In 1907, in Austria's first elections based on universal and equal votes, Grigorovici became the first Romanian Social-Democrat deputy in the Vienna Parliament. He used his position to harshly criticize the Austro-Hungarian state administration and to reveal the misery of workers and peasants in Bukovina. He was the first to use Romanian in the Austrian Parliament.

During World War I, Grigorovici became one of the main supporters of the unification of Bukovina and Romania. In his last speech in the Vienna Parliament on 22 October 1918, Grigorovici warned against attempts to prevent the Romanian-inhabited provinces of the Austro-Hungarian Empire from joining Romania: "No Romanian will ever give up the tendency to unite the Romanian people. The Union of Romanians is an ideal and a goal that Romanians have. The Union of Romanians is an ideal and a goal that Romanians will always follow, at any time, in all circumstances."

After the Great Union in December 1918, it became necessary to unify the socialist and social-democratic movements in Transylvania, Banat, Bukovina, Bessarabia, and the Old Kingdom. The lack of ideological unity has led to conflicts: "the Social Democrat George Grigorovici, autodeclared enemy of Russian and Hungarian Bolshevism" (as described in a Comintern call of 27 March 1920) and other representatives of the Social Democracy refused to accept unification in a "Bolshevik" party affiliated to the 3rd International, an idea supported by the communists. A few days later, Grigorovici emphasized before the Bucovina Social Democrats, in contrast to the "Bolshevitism" of unconscious people, that "democracy is the only road to socialism". In 1927, the left-wing parties that rejected unification with the communists joined, forming the Romanian Social-Democratic Party. In the 1920s, Grigorovici was also a Member of the Romanian Parliament. During the Royal dictatorship of King Carol II of Romania, he supported collaboration with the National Renaissance Front, as he was under state secretary at the Labor Ministry. He was expelled from the Social Democratic Party, which was reorganized around Constantin Titel Petrescu.

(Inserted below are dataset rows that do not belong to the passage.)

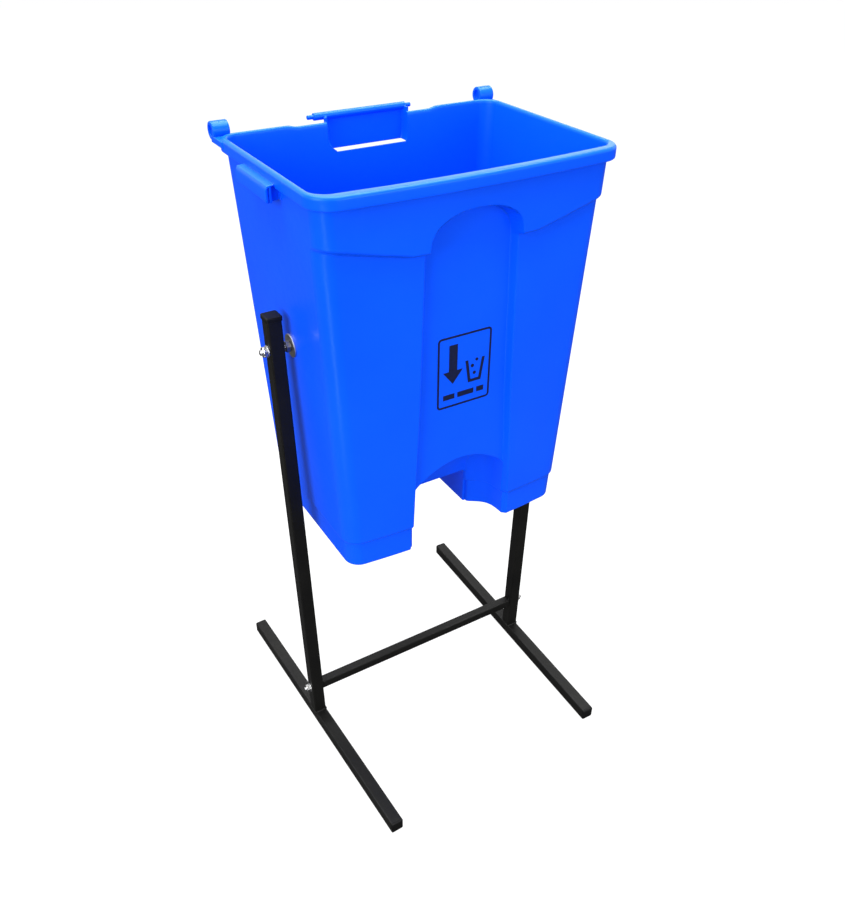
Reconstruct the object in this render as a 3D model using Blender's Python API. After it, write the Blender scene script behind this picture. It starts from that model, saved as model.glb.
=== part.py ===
"""Hanging bin: a moulded bin body slung between the uprights of a square-tube stand.

Frame: X across the bin, -Y the bin's front, Z up, floor at z = 0, Y = 0 on the
centre plane of the uprights. Lengths below are millimetres, scaled to metres when
a mesh is made.
"""
import math

import bmesh
import bpy
from mathutils import Matrix, Vector

for ob in list(bpy.data.objects):
    bpy.data.objects.remove(ob, do_unlink=True)

MM = 0.001

# ---------------------------------------------------------------- dimensions
GAP = 0.3                    # between pieces that touch

# stand
TUBE = 25.0                  # square tube side
TUBE_T = 1.5                 # tube wall
TUBE_R = 2.6                 # outer corner radius of the tube
POST_X0 = 253.0              # upright's centre at the floor
POST_LEAN = 0.0209           # outward lean, mm per mm of height (1.2 degrees)
POST_TOP = 953.0             # top of the tube, below its cap
CAP_HEAD = 5.0               # cap head above the tube
CAP_PLUG = 14.0              # depth of the cap's plug in the tube
TOP_HEAD, TOP_WIDE = 8.5, 28.0   # the upright caps' heads are taller and overhang the tube
RUN_LONG = 329.0             # the runners' far ends, front left and rear right
RUN_SHORT = 306.0            # their near ends, rear left and front right
TOE_L = math.radians(2.0)    # front ends turn in a little
TOE_R = math.radians(1.3)
CROSS_Z = 96.4               # cross tube's centre
CROSS = 19.0                 # cross tube's side
CROSS_T = 1.4
ROD_R = 3.9                  # tie rod

# pivot
PIVOT_Z = 900.0
BOLT_R = 4.85
WALL_TILT = math.atan(31.8 / 656.5)   # side wall's draft

# bin body: heights
Z0 = 513.5                   # underside
Z_RIM = 1190.0               # rim's top
Z_LIP = 1170.0               # lower edge of the rim's skirt
WALL = 3.0
FLOOR = 3.5
SKIRT_Z = 566.0              # top of the inset foot
SKIRT_IN = 3.5
LIP_T = 2.6
HALF_LOW = 224.7             # wall's half-width at the underside
HALF_HIGH = 256.5            # and at the rim
# front channel: half-width against height, at the outer face
CHANNEL = ((513.5, 103.0), (565.5, 102.4), (568.5, 98.8), (654.0, 95.6), (697.0, 93.8),
           (790.0, 89.0), (898.0, 86.0), (1071.0, 81.6), (1090.0, 79.5), (1106.0, 73.5),
           (1114.0, 66.5), (1121.0, 57.0), (1127.5, 43.0), (1131.5, 27.0), (1133.5, 12.0))
PANEL_Y = -138.0             # floor of the channel
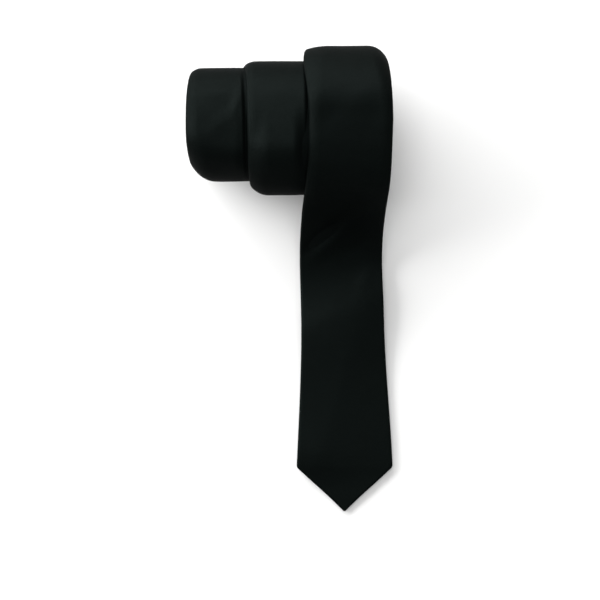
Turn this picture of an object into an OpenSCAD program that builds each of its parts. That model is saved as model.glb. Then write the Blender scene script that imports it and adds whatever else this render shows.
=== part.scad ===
// Slim necktie, put away rolled up from its narrow end. The front blade runs off the crest of the roll,
// down a short ramp, and lies flat with its point forward. Millimetres, +Z up, origin under the middle
// of the whole tie, on the surface that it lies on. The roll's axis is along X.

/* [Tie] */
// Greatest width of the front blade, near its point
blade_w = 50; // [49:0.5:51]
// Width of the tail, near its point
tail_w = 38; // [36:0.5:38]
// Width of the neck piece, its narrowest part
neck_w = 32; // [30:0.5:34]
// Thickness of the folded, lined tie
tie_t = 2.3; // [2.1:0.05:2.3]
// Thickness of the shell fabric
cloth_t = 0.4; // [0.35:0.05:0.4]
// Thickness of the interlining
lining_t = 1.0; // [0.8:0.1:1.0]
// Width of the hem turned in along the point
hem_w = 13; // [12:0.5:14]

/* [Roll] */
// Centre of the roll, forward of the origin's line
roll_y = 80; // [79.5:0.5:80.5]
// Height of the roll's centre
roll_z = 31.2; // [31.2:0.05:31.4]
// Distance from one inner turn to the next
pitch = 2.6; // [2.55:0.01:2.62]
// How much a turn leans down towards the telescoped end
lean = 0.07; // [0.05:0.005:0.07]
// Number of turns from the crest to the tail's point
turns = 10.5; // [9.5:0.5:10.5]

/* [Details] */
// Distance from the blade's point to the middle of the keeper loop
loop_s = 207; // [203:1:209]
// Distance from the blade's point to the middle of the blank label
label_s = 184; // [182:1:187]
// Distance from the blade's point to the bar tack
tack_s = 79; // [77:1:82]

/* [Hidden] */

half = tie_t / 2;
black = [0.05, 0.055, 0.06];
dark = [0.11, 0.11, 0.12];
felt = [0.75, 0.73, 0.68];
gap = 0.3;             // between the two bodies at the bend
point_y = -120.5;     // the blade's point
foot_y = -4.5;           // where the ramp meets the surface
ramp_phi = -60;        // where the ramp leaves the roll
step = 15;             // angle from one ring of the roll to the next

// ---- the roll: half-sizes of each half turn, forward-back (ra) and up-down (rb) ----
ra0 = [38.4, 37.8, 35.5, 29.9, 27.8, 26.6];
rb0 = [29.8, 30.4, 26.9, 26.05, 24.2];
function shrink(v, k) = k < len(v) ? v[k] : shrink(v, k - 2) - pitch;
ra = [for (k = [0:24]) shrink(ra0, k)];
rb = [for (k = [0:24]) shrink(rb0, k)];
function ease(f) = f * f * (3 - 2 * f);
function blendv(v, x) = let (c = max(0, min(x, len(v) - 1.001)), i = floor(c), f = c - i)
    v[i] + (v[i + 1] - v[i]) * ease(f);
// sideways place of the ribbon's middle, by turn
drift = [[-0.5, 30.4], [0, 29.7], [0.25, 27.9], [0.5, 14.2], [0.75, -1.3], [1, -2.4], [1.25, -5.5],
         [1.5, -21.2], [1.75, -33.9], [2, -34.9], [2.5, -31.2], [2.75, -28.8], [3, -28.4], [4.5, -27.6], [6, -28.6], [8, -27.1], [12, -27.6]];
function lean_of(t) = lean * ease(max(0, min(1, (t - 0.58) / 0.42)));

function roll_pt(phi) = let (t = phi / 360, a = blendv(ra, (t + 0.25) * 2), b = blendv(rb, t * 2))
    [roll_y + a * sin(phi), max(half, roll_z + b * cos(phi))];

// ---- the ramp: a cubic curve from the surface up to the roll ----
top = roll_pt(ramp_phi);
top_dir = let (d = roll_pt(ramp_phi + 4) - top) d / norm(d);
function ramp_pt(f) = let (p0 = [foot_y, half], p1 = [foot_y + 30, half], p2 = top - top_dir * 22, g = 1 - f)
    g * g * g * p0 + 3 * g * g * f * p1 + 3 * g * f * f * p2 + f * f * f * top;

flat_s = foot_y - point_y;
ramp_n = 12;
// stations in order from the blade's point: [y, z, turn]
flat_at = [1.5, 8, 18.6, 25, 30.4, 50, 75, 95, flat_s - 6, flat_s];
st = concat(
    [for (s = flat_at) [point_y + s, half, -1]],
    [for (i = [1:ramp_n]) let (p = ramp_pt(i / ramp_n)) [p[0], p[1], -1 + 0.8 * i / ramp_n]],
    [for (phi = [ramp_phi + step:step:360 * turns]) let (p = roll_pt(phi)) [p[0], p[1], phi / 360]]);
n_st = len(st);
function seg(i) = norm([st[i][0] - st[i - 1][0], st[i][1] - st[i - 1][1]]);
dist = [for (i = 0, s = flat_at[0]; i < n_st; i = i + 1, s = s + (i < n_st ? seg(i) : 0)) s];
total = dist[n_st - 1] + 1.5;
echo(total_length = total);

// ---- width, sideways place and slit of the tie at a distance s from the point ----
crest_s = lookup(0, [for (i = [len(flat_at) + ramp_n:n_st - 1]) [st[i][2], dist[i]]]);
widths = [[25, blade_w / 2], [100, 21.6], [crest_s, 21.1], [crest_s + 205, 19.5], [crest_s + 390, 17.75],
          [crest_s + 560, neck_w / 2], [crest_s + 760, neck_w / 2], [total - tail_w / 2, tail_w / 2]];
function w_at(s) = min(lookup(s, widths), s, total - s + 0.01);
mids = [[0, 27.7], [25, 27.8], [100, 26.7], [135, 25.8], [165, 26.7], [crest_s - 30, 28.7], [crest_s, 29.7]];
function x_at(s, t) = t < 0 ? lookup(s, mids) : lookup(t, drift);
function slit(s, w) = let (d = min(s, total - s), k = hem_w * 1.414)
    d < k ? min(0.25, w * 0.15) : max(0.25, d < k + hem_w * 0.8 ? d - k : lookup(d, [[k + hem_w * 0.8, hem_w * 0.8], [tack_s - 4, 0.25]]));

function tangent(i) = let (a = st[max(0, i - 1)], b = st[min(n_st - 1, i + 1)], d = [b[0] - a[0], b[1] - a[1]]) d / norm(d);
// a point at station i, u across and n out of the face
function place(i, u, n) = let (t = tangent(i), x = x_at(dist[i], st[i][2]) + u)
    [x, st[i][0] - n * t[1], st[i][1] + n * t[0] + lean_of(st[i][2]) * (x - 17.6)];
// the same at any distance s between stations
function index_of(s) = len([for (d = dist) if (d <= s) 1]) - 1;
function place_s(s, u, n) = let (i = max(0, min(index_of(s), n_st - 2)), f = (s - dist[i]) / (dist[i + 1] - dist[i]))
    place(i, u, n) * (1 - f) + place(i + 1, u, n) * f;

// ---- cross-sections, as [u, n] loops ----
// the folded shell: a C with its slit at the middle of the back
function shell_loop(w, g) = let (r = min(1, 0.4 * w), b = min(0.5, 0.3 * w), a = min(0.25, 0.1 * w), h = half, c = half - cloth_t)
    [[g, -h], [w - r, -h], [w, 0], [w - r, h], [r - w, h], [-w, 0], [r - w, -h], [-g, -h],
     [-g, -c], [r + a - w, -c], [b - w, 0], [r + a - w, c], [w - r - a, c], [w - b, 0], [w - r - a, -c], [g, -c]];
function core_loop(w) = let (c = half - cloth_t)
    [[w - 2, c - 0.1 - lining_t], [w - 1.2, 0.1], [w - 2, c - 0.1], [2 - w, c - 0.1], [1.2 - w, 0.1], [2 - w, c - 0.1 - lining_t]];
function strip_loop(w0, w1, n0, n1) = [[w0, n0], [w1, n0], [w1, n1], [w0, n1]];

// a tube through rings of points, its ends closed by triangles: from the outer to the inner edge of a C, or a fan
function lid(m) = m == 16 ? [for (k = [0:6]) each [[k, k + 1, 14 - k], [k, 14 - k, 15 - k]]] : [for (k = [1:m - 2]) [0, k, k + 1]];
module skin(rings) {
    m = len(rings[0]); k = len(rings);
    polyhedron(points = [for (r = rings) for (p = r) p],
        faces = concat([for (t = lid(m)) [t[2], t[1], t[0]]],
            [for (i = [0:k - 2]) for (j = [0:m - 1]) let (a = i * m + j, b = i * m + (j + 1) % m) each [[a, b, a + m], [b, b + m, a + m]]],
            [for (t = lid(m)) [for (j = t) (k - 1) * m + j]]), convexity = 12);
}
// stations whose distance lies between two limits, with the limits themselves
function span(s0, s1) = concat([s0], [for (d = dist) if (d > s0 + 0.4 && d < s1 - 0.4) d], [s1]);
function ring_s(s, loop) = [for (q = loop) place_s(s, q[0], q[1])];

module shell_piece(s0, s1) skin([for (s = span(s0, s1)) let (w = w_at(s)) ring_s(s, shell_loop(w, slit(s, w)))]);
module core_piece(s0, s1) skin([for (s = span(s0, s1)) ring_s(s, core_loop(w_at(s)))]);
module strip(s0, s1, w0, w1, n0, n1) skin([for (s = span(s0, s1)) ring_s(s, strip_loop(w0, w1, n0, n1))]);

bend_s = flat_s - 2;
seam1 = crest_s + 500;
seam2 = crest_s + 790;

module front_blade_free_end() color(black) shell_piece(1.5, bend_s - gap / 2);
module front_blade_shell() color(black) shell_piece(bend_s + gap / 2, seam1 - 0.3);
module neck_shell() color(black) shell_piece(seam1 + 0.3, seam2 - 0.3);
module tail_shell() color(black) shell_piece(seam2 + 0.3, total - 1.5);

module interlining_free_end() color(felt) core_piece(6, bend_s - gap / 2);
module interlining() color(felt) core_piece(bend_s + gap / 2, total - 6);

// the tipping: a thin lining that closes the back of the point, under the hems
module tipping(s0, s1) color(dark)
    skin([for (s = span(s0, s1)) let (w = w_at(s) - 2.6, c = half - cloth_t) ring_s(s, strip_loop(-w, w, 0.06 - c, 0.26 - c))]);
module blade_tipping() tipping(6, tack_s - 6);
module tail_tipping() tipping(total - tack_s + 6, total - 6);

// stitches along both hems of a point, each a short thread on the tipping
module hem_row(from, dir) color(dark)
    for (k = [0:7]) for (side = [-1, 1])
        let (d = 33 + k * 5, w = w_at(from + dir * d), g = slit(from + dir * d, w) - 0.5, c = half - cloth_t, s0 = from + dir * d - 1.2)
            if (g > 1.5) skin([for (s = [s0, s0 + 2.4]) let (q = side > 0 ? g - 0.35 : -g) ring_s(s, strip_loop(q, q + 0.35, -c - 0.24, -c + 0.04))]);
module blade_hem_stitches() hem_row(0, 1);
module tail_hem_stitches() hem_row(total, -1);

// the long hand stitch that closes the slit
module slip_piece(s0, s1) color(dark) strip(s0, s1, -0.15, 0.15, -half + 0.08, -half + cloth_t - 0.02);
module slip_stitch_free_end() slip_piece(tack_s + 1.5, bend_s - gap / 2);
module slip_stitch() slip_piece(bend_s + gap / 2, total - tack_s - 1.5);
// the spare loop of thread left at the end of the slip stitch, inside the point
module slip_stitch_reserve() color(dark)
    translate([x_at(tack_s - 19, -1), point_y + tack_s - 19, cloth_t - 0.16])
        rotate_extrude($fn = 32) translate([1.8, 0]) circle(r = 0.13, $fn = 16);

// bar tacks: a dense bar of thread across the top of each pocket
module bar_tack(s) color(dark) skin([for (q = [s - 0.6, s + 0.6]) ring_s(q, [[-0.2, 0.02 - half], [0.2, 0.02 - half], [0.2, half - cloth_t - 0.1 - lining_t - 0.02], [-0.2, half - cloth_t - 0.1 - lining_t - 0.02]])]);
module blade_bar_tack() bar_tack(tack_s);
module tail_bar_tack() bar_tack(total - tack_s);

// the keeper loop: a narrow folded band across the back, lying flat while nothing is tucked through it
loop_w = 12;
module keeper_loop() color(black)
    skin([for (s = span(loop_s - 5, loop_s + 5)) ring_s(s,
        [[-loop_w, -half - 0.05], [-loop_w, -half - 0.3], [1.5 - loop_w, -half - 0.7], [loop_w - 1.5, -half - 0.7], [loop_w, -half - 0.3],
         [loop_w, -half - 0.05]])]);
module keeper_loop_stitches() color(dark)
    for (side = [-1, 1]) for (k = [-3, -1, 1, 3])
        skin([for (s = [loop_s + k - 0.6, loop_s + k + 0.6]) ring_s(s, strip_loop(side * (loop_w + 0.3) - 0.2, side * (loop_w + 0.3) + 0.2, -half - 0.4, -half - 0.02))]);

// blank woven label on the back, with a stitch at each corner, and a small blank care tab beside it
module maker_label() color(dark) strip(label_s - 9, label_s + 9, -11.5, 11.5, -half - 0.4, -half - 0.05);
module maker_label_stitches() color(felt)
    for (side = [-1, 1]) for (end = [-1, 1])
        skin([for (s = span(label_s + end * 7 - 1, label_s + end * 7 + 1)) ring_s(s, strip_loop(side * 10.6 - 0.2, side * 10.6 + 0.2, -half - 0.52, -half - 0.41))]);
module care_label() color(felt) strip(label_s - 19, label_s - 11, 1, 11, -half - 0.34, -half - 0.05);

// threads of the two seams that join the three lengths of shell
module neck_seam_threads() color(dark)
    for (s = [seam1, seam2]) for (u = [-12:4:12]) let (v = u == 0 ? 1.5 : u, c = half)
        skin([for (q = [s - 0.3, s + 0.3]) ring_s(q, strip_loop(v - 0.3, v + 0.3, c - cloth_t, c))]);

front_blade_free_end();
front_blade_shell();
neck_shell();
tail_shell();
interlining_free_end();
interlining();
blade_tipping();
tail_tipping();
blade_hem_stitches();
tail_hem_stitches();
slip_stitch_free_end();
slip_stitch();
slip_stitch_reserve();
blade_bar_tack();
tail_bar_tack();
keeper_loop();
keeper_loop_stitches();
maker_label();
maker_label_stitches();
care_label();
neck_seam_threads();
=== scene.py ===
# A plain black slim necktie, rolled from its narrow end, its blade run out flat in front of the roll.
# Every soft piece is built in mesh code along one path: the flat blade, the ramp and the spiral of the roll.
import bpy, math
import numpy as np
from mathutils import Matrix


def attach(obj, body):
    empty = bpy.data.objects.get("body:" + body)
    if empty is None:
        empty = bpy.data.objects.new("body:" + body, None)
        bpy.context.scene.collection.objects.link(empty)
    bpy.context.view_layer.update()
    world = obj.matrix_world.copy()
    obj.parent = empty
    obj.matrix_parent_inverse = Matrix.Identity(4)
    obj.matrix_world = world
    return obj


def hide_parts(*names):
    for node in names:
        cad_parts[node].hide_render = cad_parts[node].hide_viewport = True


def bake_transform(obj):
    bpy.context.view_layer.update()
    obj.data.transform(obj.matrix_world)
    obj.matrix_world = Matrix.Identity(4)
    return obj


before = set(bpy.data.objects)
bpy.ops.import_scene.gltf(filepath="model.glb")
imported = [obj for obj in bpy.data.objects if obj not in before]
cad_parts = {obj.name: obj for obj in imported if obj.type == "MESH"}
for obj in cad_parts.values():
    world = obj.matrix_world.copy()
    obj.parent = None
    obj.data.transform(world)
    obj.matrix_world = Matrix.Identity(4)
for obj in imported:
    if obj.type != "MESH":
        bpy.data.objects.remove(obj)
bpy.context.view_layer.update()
MM = 0.001

# ---------------------------------------------------------------- the path, as the CAD model has it (mm)
T = 2.3
H = T / 2
CLOTH = 0.4
HEM = 13.0
ROLL_Y, ROLL_Z, PITCH, LEAN, TURNS = 80.0, 31.2, 2.6, 0.07, 10.5
POINT_Y, FOOT_Y, RAMP_PHI = -120.5, -4.5, -60.0
BEND_Y = -6.5
RA = [38.4, 37.8, 35.5, 29.9, 27.8, 26.6]
RB = [29.8, 30.4, 26.9, 26.05, 24.2]
while len(RA) < 26: RA.append(RA[-2] - PITCH)
while len(RB) < 26: RB.append(RB[-2] - PITCH)
RA, RB = np.array(RA), np.array(RB)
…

Grigorovici became a critic of the communist power officially established in 1948, stating that "politics is not being made under foreign occupation". Labeled as "a traitor of the working class", he was arrested on 13 June 1949 and detained without trial; he died on 18 July 1950 in Văcărești Prison.

The physicist Radu Grigorovici was his son. Nowadays, several streets in Romania are named after Gheorghe Grigorovici.